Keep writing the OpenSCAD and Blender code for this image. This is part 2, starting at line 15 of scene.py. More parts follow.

____

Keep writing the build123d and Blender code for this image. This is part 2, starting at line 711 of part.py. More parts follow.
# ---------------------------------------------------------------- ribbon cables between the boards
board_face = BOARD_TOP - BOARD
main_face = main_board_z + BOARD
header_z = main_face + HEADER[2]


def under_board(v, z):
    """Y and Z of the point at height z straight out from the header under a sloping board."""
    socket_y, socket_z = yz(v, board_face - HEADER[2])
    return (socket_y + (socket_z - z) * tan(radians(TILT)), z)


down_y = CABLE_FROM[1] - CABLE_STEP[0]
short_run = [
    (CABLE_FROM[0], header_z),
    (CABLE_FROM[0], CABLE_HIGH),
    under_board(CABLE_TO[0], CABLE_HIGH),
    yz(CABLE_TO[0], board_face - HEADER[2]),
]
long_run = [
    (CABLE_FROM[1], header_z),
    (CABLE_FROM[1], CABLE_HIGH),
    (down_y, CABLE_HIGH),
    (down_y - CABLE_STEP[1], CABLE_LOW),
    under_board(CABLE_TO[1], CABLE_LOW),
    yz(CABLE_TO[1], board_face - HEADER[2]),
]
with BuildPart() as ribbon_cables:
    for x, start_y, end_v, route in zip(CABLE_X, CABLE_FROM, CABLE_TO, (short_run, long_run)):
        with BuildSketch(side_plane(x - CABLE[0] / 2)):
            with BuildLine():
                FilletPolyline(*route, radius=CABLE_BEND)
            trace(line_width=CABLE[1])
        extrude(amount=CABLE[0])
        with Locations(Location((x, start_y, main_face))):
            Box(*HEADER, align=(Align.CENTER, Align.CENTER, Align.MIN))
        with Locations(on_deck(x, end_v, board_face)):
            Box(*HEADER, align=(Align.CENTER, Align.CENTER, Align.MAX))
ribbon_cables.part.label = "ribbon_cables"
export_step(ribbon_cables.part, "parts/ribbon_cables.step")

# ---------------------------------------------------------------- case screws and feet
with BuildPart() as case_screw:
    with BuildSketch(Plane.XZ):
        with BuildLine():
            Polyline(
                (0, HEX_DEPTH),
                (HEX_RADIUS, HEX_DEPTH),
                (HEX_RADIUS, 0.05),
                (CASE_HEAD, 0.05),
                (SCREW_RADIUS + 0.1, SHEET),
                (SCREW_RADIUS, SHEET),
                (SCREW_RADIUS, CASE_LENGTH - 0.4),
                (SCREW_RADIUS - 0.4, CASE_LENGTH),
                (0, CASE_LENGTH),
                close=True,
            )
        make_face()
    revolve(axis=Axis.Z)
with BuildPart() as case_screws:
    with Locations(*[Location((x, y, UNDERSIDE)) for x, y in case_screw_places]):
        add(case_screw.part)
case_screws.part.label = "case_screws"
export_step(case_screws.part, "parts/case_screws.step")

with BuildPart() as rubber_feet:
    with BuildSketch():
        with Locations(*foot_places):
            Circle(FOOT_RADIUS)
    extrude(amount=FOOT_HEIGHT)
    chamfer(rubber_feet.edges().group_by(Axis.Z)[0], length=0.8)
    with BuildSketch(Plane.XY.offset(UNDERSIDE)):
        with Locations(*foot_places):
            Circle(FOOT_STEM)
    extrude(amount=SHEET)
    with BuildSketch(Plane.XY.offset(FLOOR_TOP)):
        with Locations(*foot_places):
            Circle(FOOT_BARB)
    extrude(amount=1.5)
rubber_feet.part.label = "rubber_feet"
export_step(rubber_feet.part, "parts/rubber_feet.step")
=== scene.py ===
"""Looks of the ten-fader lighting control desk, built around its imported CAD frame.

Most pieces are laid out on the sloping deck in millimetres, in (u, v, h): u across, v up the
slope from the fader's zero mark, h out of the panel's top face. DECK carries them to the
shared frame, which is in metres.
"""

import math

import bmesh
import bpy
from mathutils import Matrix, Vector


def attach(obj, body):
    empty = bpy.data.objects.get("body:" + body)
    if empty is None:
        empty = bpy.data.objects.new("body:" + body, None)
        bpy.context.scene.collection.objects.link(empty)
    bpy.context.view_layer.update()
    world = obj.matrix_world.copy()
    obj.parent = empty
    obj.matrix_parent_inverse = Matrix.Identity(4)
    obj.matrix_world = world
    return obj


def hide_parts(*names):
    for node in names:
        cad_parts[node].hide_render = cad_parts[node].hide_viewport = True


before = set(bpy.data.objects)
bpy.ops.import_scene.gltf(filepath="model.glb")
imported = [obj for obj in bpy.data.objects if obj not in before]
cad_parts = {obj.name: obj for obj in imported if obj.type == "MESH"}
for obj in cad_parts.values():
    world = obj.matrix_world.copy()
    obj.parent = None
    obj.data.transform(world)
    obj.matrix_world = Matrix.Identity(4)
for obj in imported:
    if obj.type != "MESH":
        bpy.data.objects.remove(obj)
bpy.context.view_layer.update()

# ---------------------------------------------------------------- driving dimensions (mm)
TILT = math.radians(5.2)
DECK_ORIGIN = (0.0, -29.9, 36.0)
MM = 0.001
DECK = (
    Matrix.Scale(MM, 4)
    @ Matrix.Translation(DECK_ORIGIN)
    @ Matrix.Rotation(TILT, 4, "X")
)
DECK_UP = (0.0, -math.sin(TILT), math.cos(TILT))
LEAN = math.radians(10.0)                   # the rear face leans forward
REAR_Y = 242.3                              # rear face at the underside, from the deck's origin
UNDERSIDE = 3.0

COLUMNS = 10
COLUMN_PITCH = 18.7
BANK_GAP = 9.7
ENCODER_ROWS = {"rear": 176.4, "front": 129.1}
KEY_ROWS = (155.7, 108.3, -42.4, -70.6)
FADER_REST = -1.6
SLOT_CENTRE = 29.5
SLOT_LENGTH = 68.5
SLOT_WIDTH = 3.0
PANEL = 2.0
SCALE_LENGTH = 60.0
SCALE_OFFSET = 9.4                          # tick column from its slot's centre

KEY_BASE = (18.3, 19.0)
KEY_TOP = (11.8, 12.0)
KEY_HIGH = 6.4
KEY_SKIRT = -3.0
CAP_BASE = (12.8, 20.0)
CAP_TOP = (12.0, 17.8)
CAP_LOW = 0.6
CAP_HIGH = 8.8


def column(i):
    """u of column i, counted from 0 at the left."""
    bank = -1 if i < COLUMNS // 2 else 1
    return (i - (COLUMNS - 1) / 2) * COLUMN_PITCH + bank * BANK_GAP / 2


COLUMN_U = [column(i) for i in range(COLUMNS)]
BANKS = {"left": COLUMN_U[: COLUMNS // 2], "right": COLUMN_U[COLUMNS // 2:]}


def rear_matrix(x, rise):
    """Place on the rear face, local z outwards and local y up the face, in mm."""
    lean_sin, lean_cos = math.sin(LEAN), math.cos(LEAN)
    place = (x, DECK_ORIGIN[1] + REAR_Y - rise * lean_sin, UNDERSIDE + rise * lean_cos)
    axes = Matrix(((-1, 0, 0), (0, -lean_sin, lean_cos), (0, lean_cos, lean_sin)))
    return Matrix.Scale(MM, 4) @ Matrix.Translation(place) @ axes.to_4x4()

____

Repeat, word for word, only the lines from the line holding "extrude(amount=FOOT_HEIGHT)" through the line holding "for node in", with both of those lines included.

REPLY
    extrude(amount=FOOT_HEIGHT)
    chamfer(rubber_feet.edges().group_by(Axis.Z)[0], length=0.8)
    with BuildSketch(Plane.XY.offset(UNDERSIDE)):
        with Locations(*foot_places):
            Circle(FOOT_STEM)
    extrude(amount=SHEET)
    with BuildSketch(Plane.XY.offset(FLOOR_TOP)):
        with Locations(*foot_places):
            Circle(FOOT_BARB)
    extrude(amount=1.5)
rubber_feet.part.label = "rubber_feet"
export_step(rubber_feet.part, "parts/rubber_feet.step")
=== scene.py ===
"""Looks of the ten-fader lighting control desk, built around its imported CAD frame.

Most pieces are laid out on the sloping deck in millimetres, in (u, v, h): u across, v up the
slope from the fader's zero mark, h out of the panel's top face. DECK carries them to the
shared frame, which is in metres.
"""

import math

import bmesh
import bpy
from mathutils import Matrix, Vector


def attach(obj, body):
    empty = bpy.data.objects.get("body:" + body)
    if empty is None:
        empty = bpy.data.objects.new("body:" + body, None)
        bpy.context.scene.collection.objects.link(empty)
    bpy.context.view_layer.update()
    world = obj.matrix_world.copy()
    obj.parent = empty
    obj.matrix_parent_inverse = Matrix.Identity(4)
    obj.matrix_world = world
    return obj


def hide_parts(*names):
    for node in names:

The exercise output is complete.